We deelden dus de totale schuld (het budget-document T4) door het aantal inwoners van het jaar 2020.
1. Kortrijk:
191.260.813 euro schuld / 77.109 inwoners = 2.480 euro schuld per capita.
2. Oostende:
168.096.373 euro / 71.800 = 2.341 euro.
3. Roeselare:
Hier zitten we met het probleempje dat de schuld is opgesplitst voor de entiteiten stad, derden, “commercial paper” en De Lijn! We hebben maar alles samengeteld en kwamen aan een totaal van 114.157.805 euro. (Voor de stad alleen gaat het om 98.138.189 euro). Als we het totaal delen door het aantal inwoners (63.500) komen we hier aan 1.797 euro schuld per capita.
4. Brugge:
110.536.993 / 118.700 = 931 euro.

Zo ziet u meteen dat onze stad althans in de provincie ook nu nog altijd koploper is inzake schuld per inwoner.
Over de vergelijking van budgetten met andere steden is natuurlijk veel te zeggen. Over de schuldpositie alvast iets wat maar al te vaak wordt vergeten.
Met name het thesauriebeleid zelf! (In HN van 17 december wordt dit aspect niet aangeraakt.)
– Men dient bijvoorbeeld te vermijden om leningen op te nemen wanneer men over genoeg liquide middelen beschikt. (In Kortrijk is dat alleszins de bedoeling.)
– Voor iedere stad apart is het nodig om zich af te vragen of de schuldenlast al of niet slaat op een geïntegreerde boekhouding.

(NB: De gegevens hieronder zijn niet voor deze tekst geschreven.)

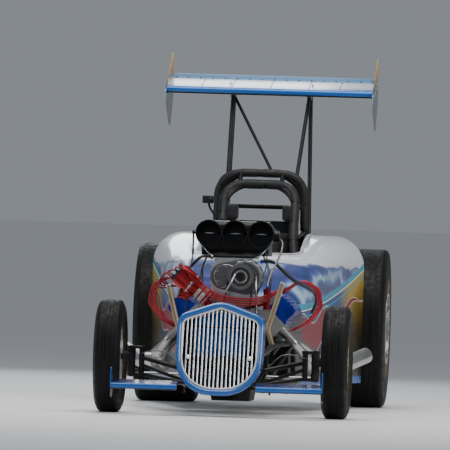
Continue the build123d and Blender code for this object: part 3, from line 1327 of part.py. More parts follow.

Of de schuld namelijk is geconsolideerd met andere entiteiten zoals OCMW en bijv. vroegere autonome bedrijven. (In Kortrijk is die “inkanteling” nu wel het geval.)
– Zijn de gebruikte leningsinstrumenten wel koosjer? In Brugge werkt men ook met thesauriebewijzen en obligatieleningen. Die zijn in handen van beleggers, niet van een bank.
– En hoe staat het met de aflossingen? Hier dient men de periodieke aflossing van een bepaald jaar af te zetten tegenover de totale schuld van het vorige boekjaar. Dat percentage geeft dan een indicatie van de looptermijn. We deden dat een keer voor 2020 (aflossing: 12.354.283 euro) tegenover 2019 (schuld: 199.710.930 euro). Dat geeft 6 procent oftewel een afbetalingstermijn van 16,6 jaar. Is dat goed? Is dat slecht? (Kenners vinden 8 procent goed, wat dan slaat op 12,5 jaar (100:8). Weet er iemand waarom?)

NASCHRIFT
Beste lezer,
Vergeet deze en andere technische beslommeringen en nog veel andere vragen over goede en slechte schulden, over aflossingen of over grootse investeringsprogramma’s.
Politiek bekeken zou iedere lokale gazet slechts twee zaken moeten onderstrepen:
– dat de schulden steeds maar stijgen in weerwil van de dure eed van Quickie dat dit nooit zou gebeuren;
– dat de realisatiegraad van de investeringen voor dit jaar geraamd wordt op slechts 58 procent.
En in de vorige bestuursperiode 2013-2018: gemiddeld 55 procent.
Als de Kortrijkzanen dit maar onthouden – of te lezen kregen – , dat zou al veel zijn.